Task statement:
Would you quote the material below from its first line through the line containing "slat_seat_clearance = 0.15", exactly and with both ends included?
— START OF Data to process —
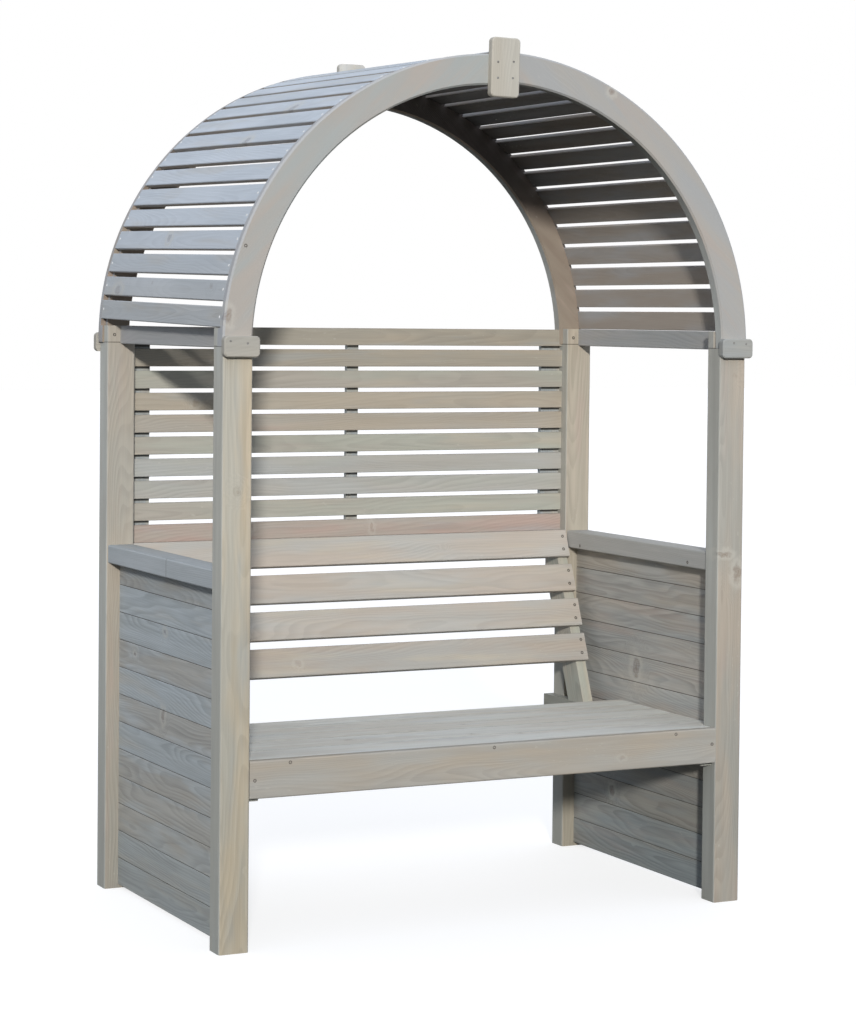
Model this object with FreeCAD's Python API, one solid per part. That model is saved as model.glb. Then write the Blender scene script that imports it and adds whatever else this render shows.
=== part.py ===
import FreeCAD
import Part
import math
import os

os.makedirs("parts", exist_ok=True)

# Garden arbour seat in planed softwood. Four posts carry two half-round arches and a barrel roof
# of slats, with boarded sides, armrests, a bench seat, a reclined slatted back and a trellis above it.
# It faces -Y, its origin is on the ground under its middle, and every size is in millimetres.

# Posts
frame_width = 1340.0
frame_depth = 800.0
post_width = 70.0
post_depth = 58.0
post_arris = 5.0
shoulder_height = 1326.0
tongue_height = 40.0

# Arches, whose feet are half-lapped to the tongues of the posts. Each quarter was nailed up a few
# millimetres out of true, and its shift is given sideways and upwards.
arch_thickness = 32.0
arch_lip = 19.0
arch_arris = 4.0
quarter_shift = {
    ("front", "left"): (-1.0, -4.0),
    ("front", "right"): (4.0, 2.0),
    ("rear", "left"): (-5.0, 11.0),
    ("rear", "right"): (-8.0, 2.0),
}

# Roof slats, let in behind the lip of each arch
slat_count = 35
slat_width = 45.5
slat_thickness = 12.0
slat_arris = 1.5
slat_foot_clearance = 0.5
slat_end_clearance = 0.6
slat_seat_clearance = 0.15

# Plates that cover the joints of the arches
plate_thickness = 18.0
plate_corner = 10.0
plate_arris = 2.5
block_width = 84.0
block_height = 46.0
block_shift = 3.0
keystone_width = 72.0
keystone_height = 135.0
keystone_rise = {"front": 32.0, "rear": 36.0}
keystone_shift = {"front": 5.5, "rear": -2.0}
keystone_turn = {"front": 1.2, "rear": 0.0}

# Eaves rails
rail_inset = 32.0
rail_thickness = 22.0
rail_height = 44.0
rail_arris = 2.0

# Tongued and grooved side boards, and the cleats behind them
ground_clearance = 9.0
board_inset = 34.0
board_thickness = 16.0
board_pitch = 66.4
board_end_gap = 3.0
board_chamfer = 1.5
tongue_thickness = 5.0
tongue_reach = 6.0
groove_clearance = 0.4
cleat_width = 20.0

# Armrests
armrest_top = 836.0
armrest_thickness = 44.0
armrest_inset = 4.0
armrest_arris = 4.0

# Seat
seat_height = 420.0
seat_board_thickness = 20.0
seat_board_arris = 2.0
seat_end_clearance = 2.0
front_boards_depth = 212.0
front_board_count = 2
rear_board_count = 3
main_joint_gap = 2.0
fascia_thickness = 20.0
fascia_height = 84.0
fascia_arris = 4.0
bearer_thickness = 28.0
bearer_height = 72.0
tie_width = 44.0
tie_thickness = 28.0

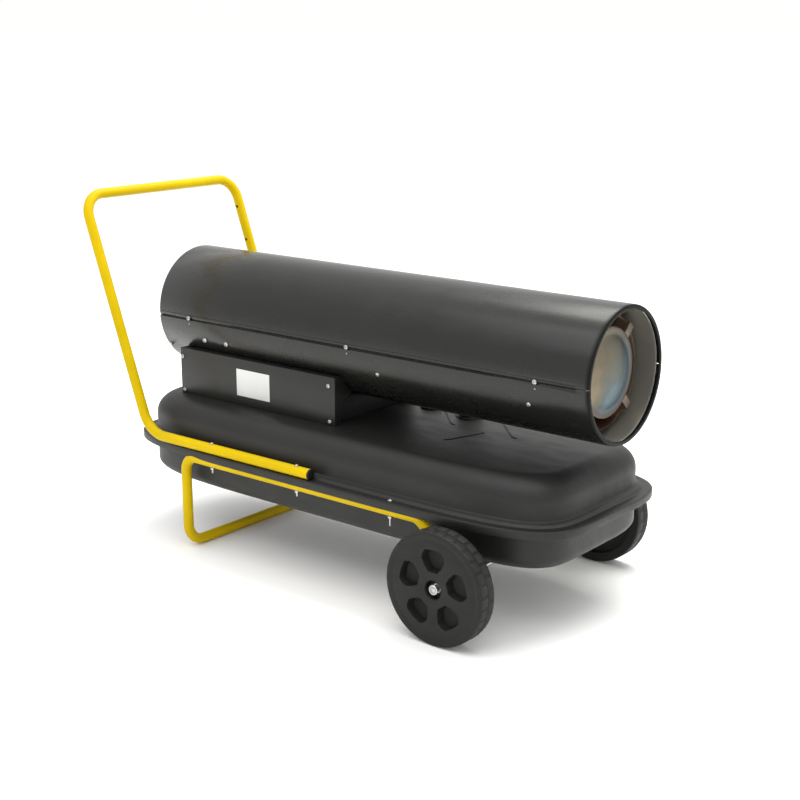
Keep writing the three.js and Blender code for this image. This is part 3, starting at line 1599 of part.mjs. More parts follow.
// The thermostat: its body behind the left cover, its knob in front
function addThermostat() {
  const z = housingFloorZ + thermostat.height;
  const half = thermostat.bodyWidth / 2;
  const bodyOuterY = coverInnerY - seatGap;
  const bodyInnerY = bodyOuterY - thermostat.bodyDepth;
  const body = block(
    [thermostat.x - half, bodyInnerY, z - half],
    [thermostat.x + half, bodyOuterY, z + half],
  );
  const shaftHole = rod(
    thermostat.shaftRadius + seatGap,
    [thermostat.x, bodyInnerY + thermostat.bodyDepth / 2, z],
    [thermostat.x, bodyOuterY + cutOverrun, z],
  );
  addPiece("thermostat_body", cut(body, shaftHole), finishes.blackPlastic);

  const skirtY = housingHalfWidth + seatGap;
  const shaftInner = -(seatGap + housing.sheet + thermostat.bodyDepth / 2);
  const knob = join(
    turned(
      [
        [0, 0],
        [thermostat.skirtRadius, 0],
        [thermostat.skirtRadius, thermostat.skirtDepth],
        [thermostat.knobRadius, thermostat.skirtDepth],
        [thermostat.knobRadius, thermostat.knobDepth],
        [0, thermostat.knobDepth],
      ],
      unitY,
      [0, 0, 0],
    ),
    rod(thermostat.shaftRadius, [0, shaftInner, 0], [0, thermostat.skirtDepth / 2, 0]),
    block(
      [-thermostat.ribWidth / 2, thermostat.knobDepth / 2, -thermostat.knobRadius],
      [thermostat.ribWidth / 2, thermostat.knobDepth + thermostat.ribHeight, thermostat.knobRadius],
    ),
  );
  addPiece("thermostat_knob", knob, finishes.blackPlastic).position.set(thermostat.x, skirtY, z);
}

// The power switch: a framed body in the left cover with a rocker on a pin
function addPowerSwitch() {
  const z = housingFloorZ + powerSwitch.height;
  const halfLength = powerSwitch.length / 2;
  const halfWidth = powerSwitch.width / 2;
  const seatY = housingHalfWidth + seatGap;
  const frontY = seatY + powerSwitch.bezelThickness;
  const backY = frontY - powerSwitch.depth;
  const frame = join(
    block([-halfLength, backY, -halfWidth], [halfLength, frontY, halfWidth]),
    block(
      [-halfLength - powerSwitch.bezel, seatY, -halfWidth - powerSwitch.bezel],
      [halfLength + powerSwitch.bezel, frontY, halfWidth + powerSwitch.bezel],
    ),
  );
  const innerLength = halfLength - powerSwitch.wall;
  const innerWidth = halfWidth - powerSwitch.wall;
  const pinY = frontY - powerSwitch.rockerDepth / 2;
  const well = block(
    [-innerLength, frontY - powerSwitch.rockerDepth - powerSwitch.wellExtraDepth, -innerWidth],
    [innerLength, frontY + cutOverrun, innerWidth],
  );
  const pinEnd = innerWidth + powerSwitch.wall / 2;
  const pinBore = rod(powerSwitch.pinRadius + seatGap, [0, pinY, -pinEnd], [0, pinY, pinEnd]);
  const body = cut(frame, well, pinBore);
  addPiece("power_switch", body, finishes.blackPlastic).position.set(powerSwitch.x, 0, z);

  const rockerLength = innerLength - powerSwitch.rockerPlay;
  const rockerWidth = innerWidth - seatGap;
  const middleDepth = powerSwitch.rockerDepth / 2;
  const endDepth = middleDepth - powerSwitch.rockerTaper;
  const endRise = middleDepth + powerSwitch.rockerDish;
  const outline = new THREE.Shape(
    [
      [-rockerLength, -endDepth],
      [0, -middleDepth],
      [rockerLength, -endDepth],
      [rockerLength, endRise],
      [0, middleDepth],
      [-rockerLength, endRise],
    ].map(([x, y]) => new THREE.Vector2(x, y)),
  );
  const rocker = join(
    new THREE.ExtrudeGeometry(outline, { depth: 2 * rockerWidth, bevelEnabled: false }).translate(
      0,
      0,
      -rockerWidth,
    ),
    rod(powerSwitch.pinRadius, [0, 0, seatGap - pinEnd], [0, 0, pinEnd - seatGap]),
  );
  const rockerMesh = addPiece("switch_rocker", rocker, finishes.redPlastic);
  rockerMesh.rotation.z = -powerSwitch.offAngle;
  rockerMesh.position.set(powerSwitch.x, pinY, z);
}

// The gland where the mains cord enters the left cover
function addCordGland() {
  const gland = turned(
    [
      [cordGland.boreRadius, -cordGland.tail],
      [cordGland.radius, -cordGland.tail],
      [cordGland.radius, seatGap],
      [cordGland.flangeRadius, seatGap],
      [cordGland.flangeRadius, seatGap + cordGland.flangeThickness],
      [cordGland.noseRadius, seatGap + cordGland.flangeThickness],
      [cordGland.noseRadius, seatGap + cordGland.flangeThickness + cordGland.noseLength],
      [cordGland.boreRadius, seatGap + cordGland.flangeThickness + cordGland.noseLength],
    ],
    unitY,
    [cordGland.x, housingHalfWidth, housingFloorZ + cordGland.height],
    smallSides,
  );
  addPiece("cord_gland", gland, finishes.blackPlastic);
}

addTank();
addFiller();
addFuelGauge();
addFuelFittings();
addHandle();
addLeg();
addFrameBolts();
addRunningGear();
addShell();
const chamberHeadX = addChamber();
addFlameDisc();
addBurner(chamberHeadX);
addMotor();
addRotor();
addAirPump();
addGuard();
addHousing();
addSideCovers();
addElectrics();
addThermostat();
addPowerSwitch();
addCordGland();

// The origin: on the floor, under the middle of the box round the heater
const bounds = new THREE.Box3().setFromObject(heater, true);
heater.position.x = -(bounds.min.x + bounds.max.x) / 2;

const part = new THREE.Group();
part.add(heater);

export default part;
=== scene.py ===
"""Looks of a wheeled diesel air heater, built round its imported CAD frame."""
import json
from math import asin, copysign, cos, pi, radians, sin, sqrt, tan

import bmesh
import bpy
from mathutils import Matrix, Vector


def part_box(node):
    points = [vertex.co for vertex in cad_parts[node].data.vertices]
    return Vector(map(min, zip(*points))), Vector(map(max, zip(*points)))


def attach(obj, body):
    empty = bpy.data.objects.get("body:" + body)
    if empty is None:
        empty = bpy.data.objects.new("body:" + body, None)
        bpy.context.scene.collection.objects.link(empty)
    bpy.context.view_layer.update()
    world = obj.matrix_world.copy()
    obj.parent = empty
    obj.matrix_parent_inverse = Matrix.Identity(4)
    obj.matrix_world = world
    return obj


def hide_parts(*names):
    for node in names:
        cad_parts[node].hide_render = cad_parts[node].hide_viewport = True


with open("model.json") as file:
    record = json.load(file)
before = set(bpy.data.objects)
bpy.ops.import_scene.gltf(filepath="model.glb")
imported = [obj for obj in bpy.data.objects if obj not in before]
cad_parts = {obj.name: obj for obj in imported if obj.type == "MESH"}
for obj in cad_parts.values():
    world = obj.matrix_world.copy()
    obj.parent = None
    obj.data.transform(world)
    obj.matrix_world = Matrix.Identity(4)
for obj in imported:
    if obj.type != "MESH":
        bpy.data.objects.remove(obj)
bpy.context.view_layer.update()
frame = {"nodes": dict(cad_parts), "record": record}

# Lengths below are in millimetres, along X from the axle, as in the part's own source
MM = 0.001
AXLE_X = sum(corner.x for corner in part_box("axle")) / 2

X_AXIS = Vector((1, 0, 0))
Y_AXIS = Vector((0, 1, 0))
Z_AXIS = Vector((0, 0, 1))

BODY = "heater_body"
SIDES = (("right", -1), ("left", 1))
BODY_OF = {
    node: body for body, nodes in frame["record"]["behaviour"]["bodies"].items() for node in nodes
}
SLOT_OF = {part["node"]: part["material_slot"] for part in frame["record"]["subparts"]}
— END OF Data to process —
Finished exercise:
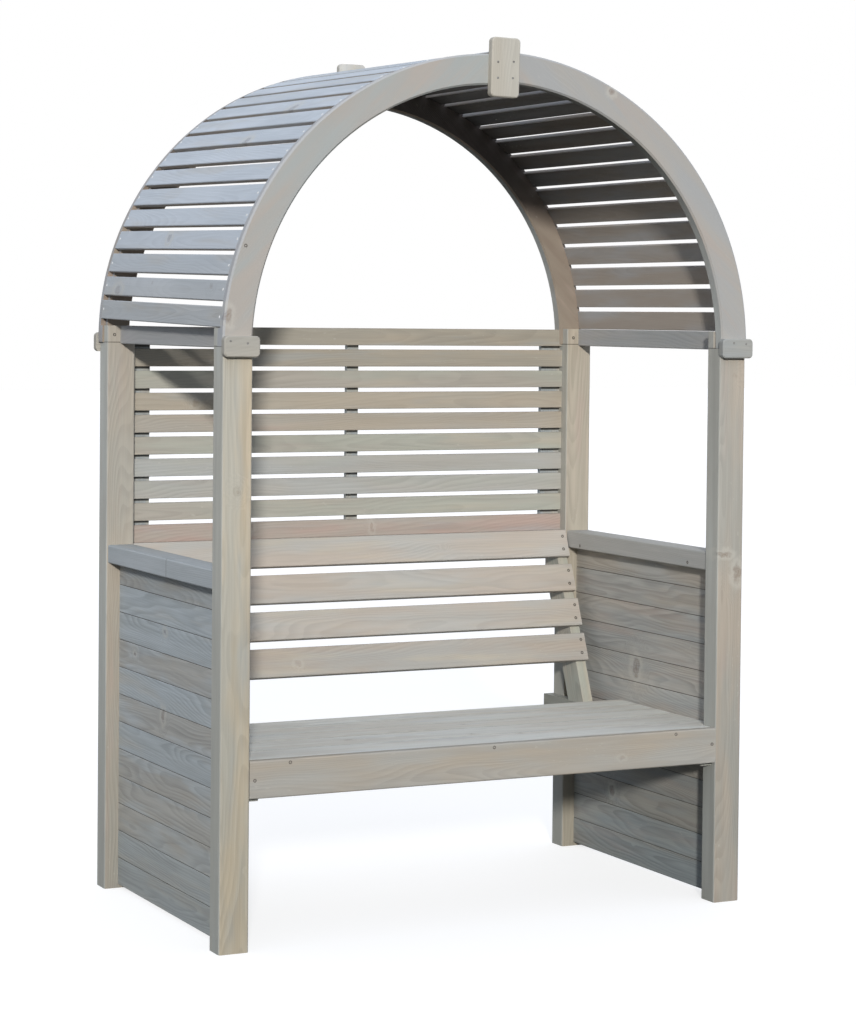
Model this object with FreeCAD's Python API, one solid per part. That model is saved as model.glb. Then write the Blender scene script that imports it and adds whatever else this render shows.
=== part.py ===
import FreeCAD
import Part
import math
import os

os.makedirs("parts", exist_ok=True)

# Garden arbour seat in planed softwood. Four posts carry two half-round arches and a barrel roof
# of slats, with boarded sides, armrests, a bench seat, a reclined slatted back and a trellis above it.
# It faces -Y, its origin is on the ground under its middle, and every size is in millimetres.

# Posts
frame_width = 1340.0
frame_depth = 800.0
post_width = 70.0
post_depth = 58.0
post_arris = 5.0
shoulder_height = 1326.0
tongue_height = 40.0

# Arches, whose feet are half-lapped to the tongues of the posts. Each quarter was nailed up a few
# millimetres out of true, and its shift is given sideways and upwards.
arch_thickness = 32.0
arch_lip = 19.0
arch_arris = 4.0
quarter_shift = {
    ("front", "left"): (-1.0, -4.0),
    ("front", "right"): (4.0, 2.0),
    ("rear", "left"): (-5.0, 11.0),
    ("rear", "right"): (-8.0, 2.0),
}

# Roof slats, let in behind the lip of each arch
slat_count = 35
slat_width = 45.5
slat_thickness = 12.0
slat_arris = 1.5
slat_foot_clearance = 0.5
slat_end_clearance = 0.6
slat_seat_clearance = 0.15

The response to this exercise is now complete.